Pleasant surprises began to accumulate for BP once construction began. The firm says that creative solutions by its engineers enabled it to cut 25% off the planned construction cost. Production has been relatively smooth from the start. Henley says the facility produced at 95% of capacity in 1999, the first full year of operation. The first year of operation was also profitable, enabling the partners to share a dividend.
However, the venture suffers from a frustrating logistical handicap: The railroad track from which Yaraco can ship its products to various parts of China sits about 50 miles away from the plant site. This is the one criteria that wasn't met on BP's list.
The only solution found was to use an existing pier on the river from which barges are loaded with the product and pulled to the railway network where the acetic acid is then loaded onto railcars. But the vast program of infrastructure improvement that Chongqing is experiencing eventually will bring the railway track to within a short distance of the Yaraco site.
New infrastructure has also improved the lives of the three British chemical engineers who work at the Yaraco site. Pete Smith, for example, volunteered three years ago and left England for the Yaraco project, which he has found to be a fascinating experience. "I wouldn't have missed this for anything," he says. But at the plant site, he says, one is limited to walking or reading books for entertainment. "We get satellite TV, but without the sound," Smith says. A new highway has cut commuting time to the center of Chongqing from three hours to one hour though. The commute was occasionally taking up to 10 hours because of accidents blocking the flow of traffic.
BP is planning to double acetic acid capacity in Chongqing by early 2003. Using BP's proprietary Cativa catalyst, Yaraco will be able to achieve this increase in capacity simply by making a few plant modifications and adding a carbon monoxide plant to its complex. BP also is going ahead with a plan to start up early in 2002 an ethyl acetate and butyl acetate plant with an annual capacity of 80,000 metric tons that will create on-site demand for the acetic acid.
Henley is delighted with the success of the Yaraco venture. Pointing out that BP had not been exporting acetic acid into China, he says, "In 12 months, we went from nothing to market leaders in China. We have a 25% share of the open market." About 40% of shipments go to Shanghai and to Guangdong Province.

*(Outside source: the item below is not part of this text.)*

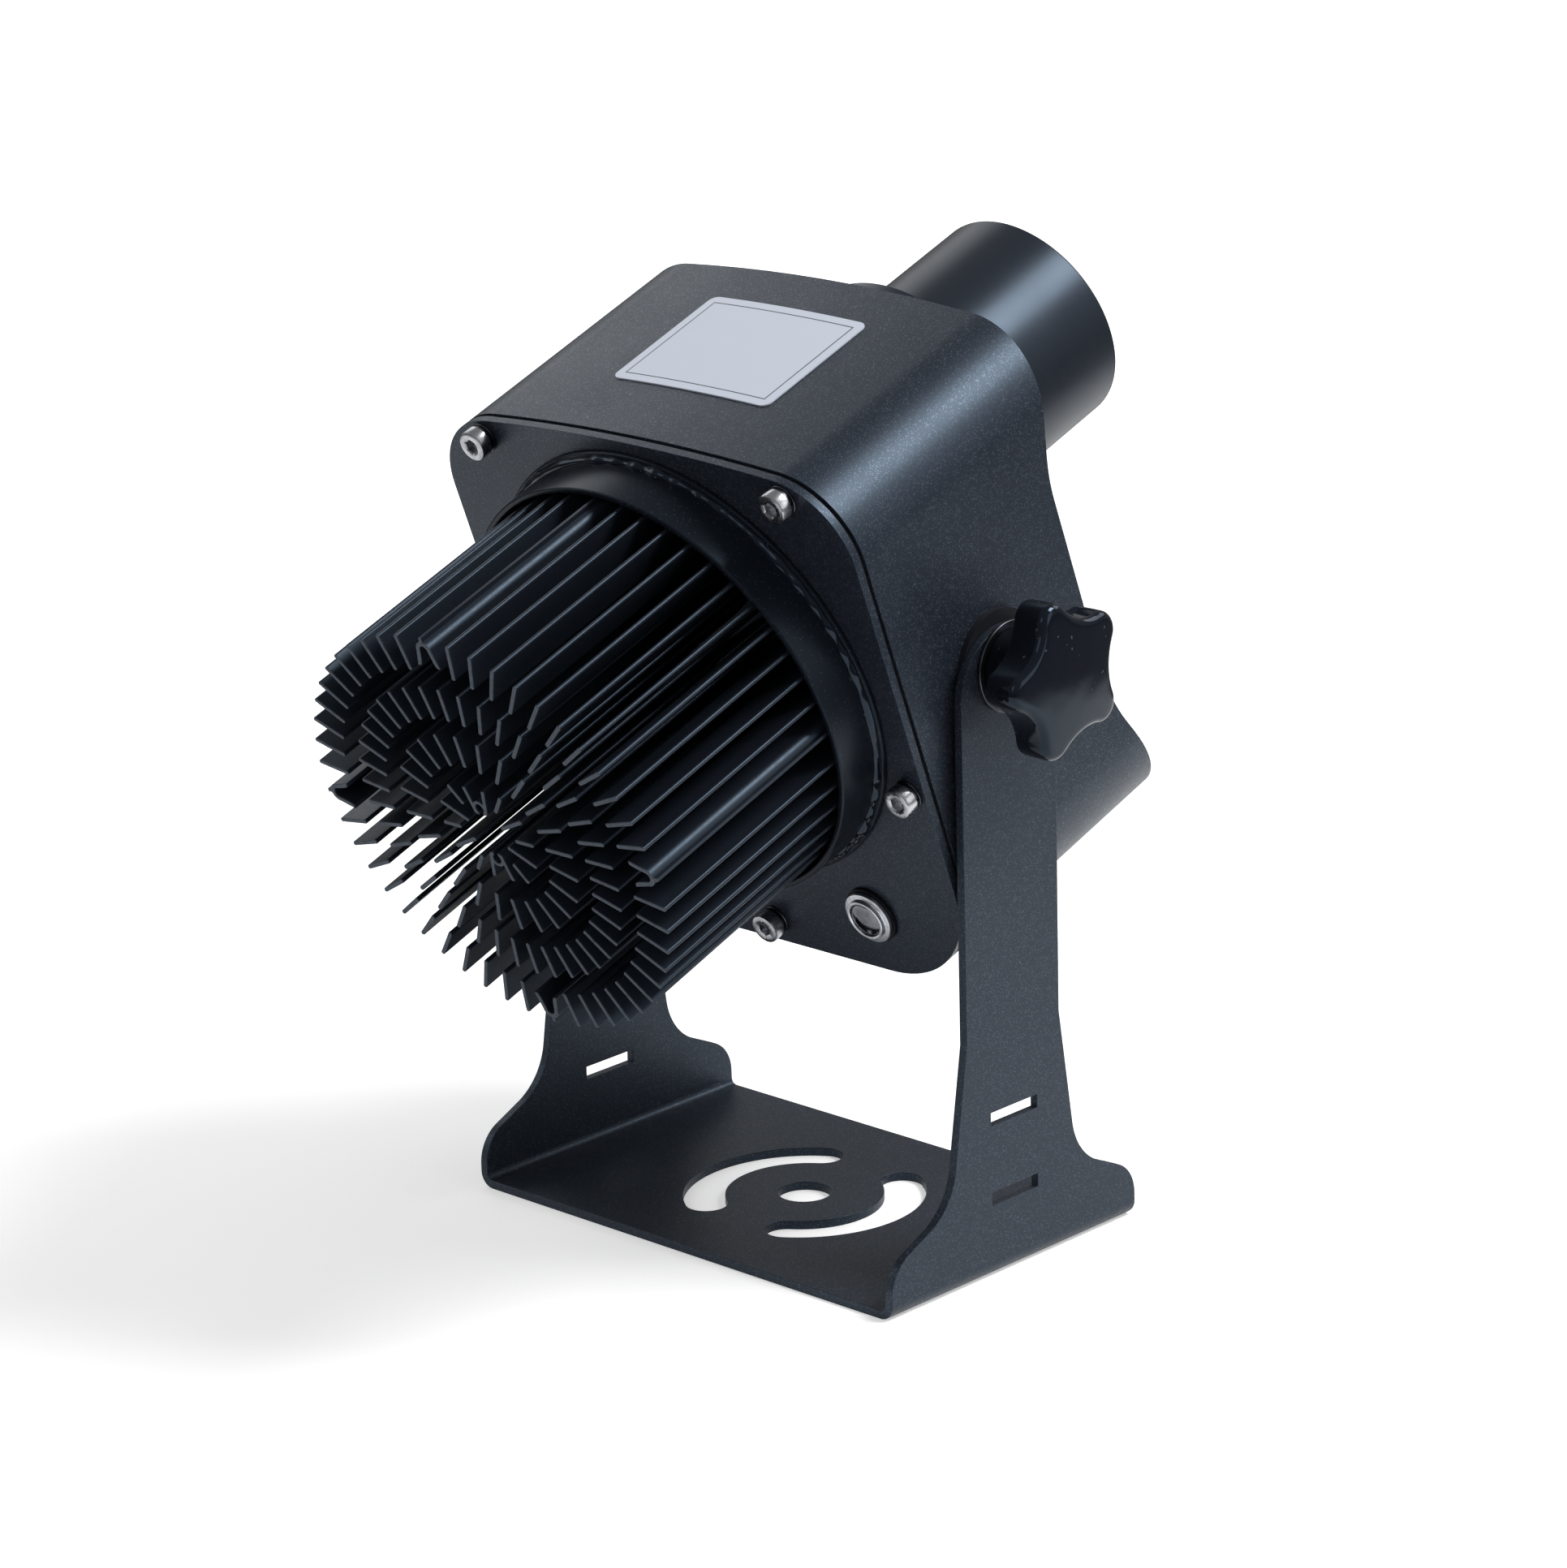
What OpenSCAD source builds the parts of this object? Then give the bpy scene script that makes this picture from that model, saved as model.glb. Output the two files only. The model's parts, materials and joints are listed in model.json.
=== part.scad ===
// Gobo projector: a weatherproof light head in a bent sheet yoke, with a finned heat sink at the back.
// X runs across the yoke, Y towards the lens and Z up, in millimetres.
// The origin is the centre of the round hole in the yoke's base, at its underside.

/* [Yoke] */
// Width over the outsides of the two arms
yoke_w = 125; // [123:0.5:150]
// Thickness of the bent sheet
sheet_t = 2; // [1.6:0.1:2.6]
// Length of the base from front to back
base_len = 80; // [76:1:120]
// Width of an arm where it is straight
arm_w = 30; // [26:0.5:34]
// Height of the tilt axis
pivot_z = 135.6; // [130:0.1:170]
// Drop from the tilt axis to the centre of the arm's round end
arm_end_drop = 6; // [0:0.5:8]
// Inside radius of the two bends
bend_r = 1.5; // [0.5:0.1:3]
// Height at which an arm starts to widen
flare_top_z = 55; // [52:0.5:75]
// Radius of the hollow curve down the arm's edge
flare_r = 15; // [11:0.5:16]
// Distance of that curve's centre from the arm's middle
flare_y = 34; // [32:0.5:36]
// Height of that curve's centre
flare_z = 30.3; // [29:0.1:34]
// Radius of the rounded corner at an arm's foot
foot_r = 9; // [5:0.5:9]
// Height of the centre of the rounded foot corner
foot_z = 5.3; // [4.5:0.1:6]
// Length of the cable tie slots in the arms
tie_slot_w = 15; // [10:0.5:18]
// Height of the cable tie slots
tie_slot_h = 3; // [2:0.1:5]
// Height of the lower cable tie slot
tie_slot_z = 18.1; // [14:0.1:22]
// Distance between the two cable tie slots of an arm
tie_slot_pitch = 18.2; // [12:0.1:24]
// Diameter of the hole in the middle of the base
base_hole_d = 12; // [8:0.5:16]
// Radius of the curved slots' middle line
arc_slot_r = 22.5; // [18:0.5:26]
// Width of the curved slots
arc_slot_w = 9.4; // [6:0.1:12]
// Angle from the X axis to the centre of a curved slot's end
arc_slot_reach = 57.5; // [30:0.5:65]

/* [Head] */
// Angle by which the lens points up at rest
rest_tilt = 20.2; // [0:0.1:45]
// Gap between the casing and each arm of the yoke
side_gap = 1.5; // [1.2:0.1:2.5]
// Height of the crowned top above the tilt axis
body_top = 62.35; // [60:0.05:70]
// Depth of the bottom below the tilt axis
body_low = 66.85; // [64:0.05:70]
// Radius of the casing's upper corners
body_r = 19; // [16:0.5:24]
// Radius of the casing's lower corners
body_low_r = 27; // [24:0.5:27]
// Radius of the crowned top
crown_r = 480; // [300:5:900]
// Thickness of the casing's wall
wall = 3; // [2.4:0.1:3.6]
// Distance from the tilt axis back to the casing's rear edge
casing_back = 26.75; // [26:0.05:34]
// Distance from the tilt axis to the middle of the casing's front edge
casing_front = 29; // [28:0.5:40]
// Height above the tilt axis from which the front edge leans forward to the top
lean_top_z = 27.5; // [20:0.5:32]
// Angle by which the upper part of the front edge leans forward
lean_top = 14.5; // [5:0.5:20]
// Depth below the tilt axis from which the front edge leans forward to the bottom
lean_low_z = 28.5; // [20:0.5:32]
// Angle by which the lower part of the front edge leans forward
lean_low = 22; // [5:0.5:25]
// Radius of the bends in the front edge
lean_r = 40; // [10:1:60]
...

BP could face competition from Celanese in the future. Celanese is planning to expand annual capacity of Wujing, a Shanghai company, by 150,000 metric tons.
Tales of success such as that of Yaraco in Chongqing are still rare--so far. Chongqing remains an unenchanting backwater choking in industrial emissions. The cleanliness and relative sophistication of Shanghai appear a world away. There are only seven flights a week between Chongqing and Hong Kong, despite Hong Kong being the source of most of Chongqing's inbound foreign investment.
But it has only been two years since Beijing took direct control of the administration of Chongqing. And seeing the track record of Beijing in working with cities on the coast, one would be ill-advised to bet that Chongqing's economic development will be a failure.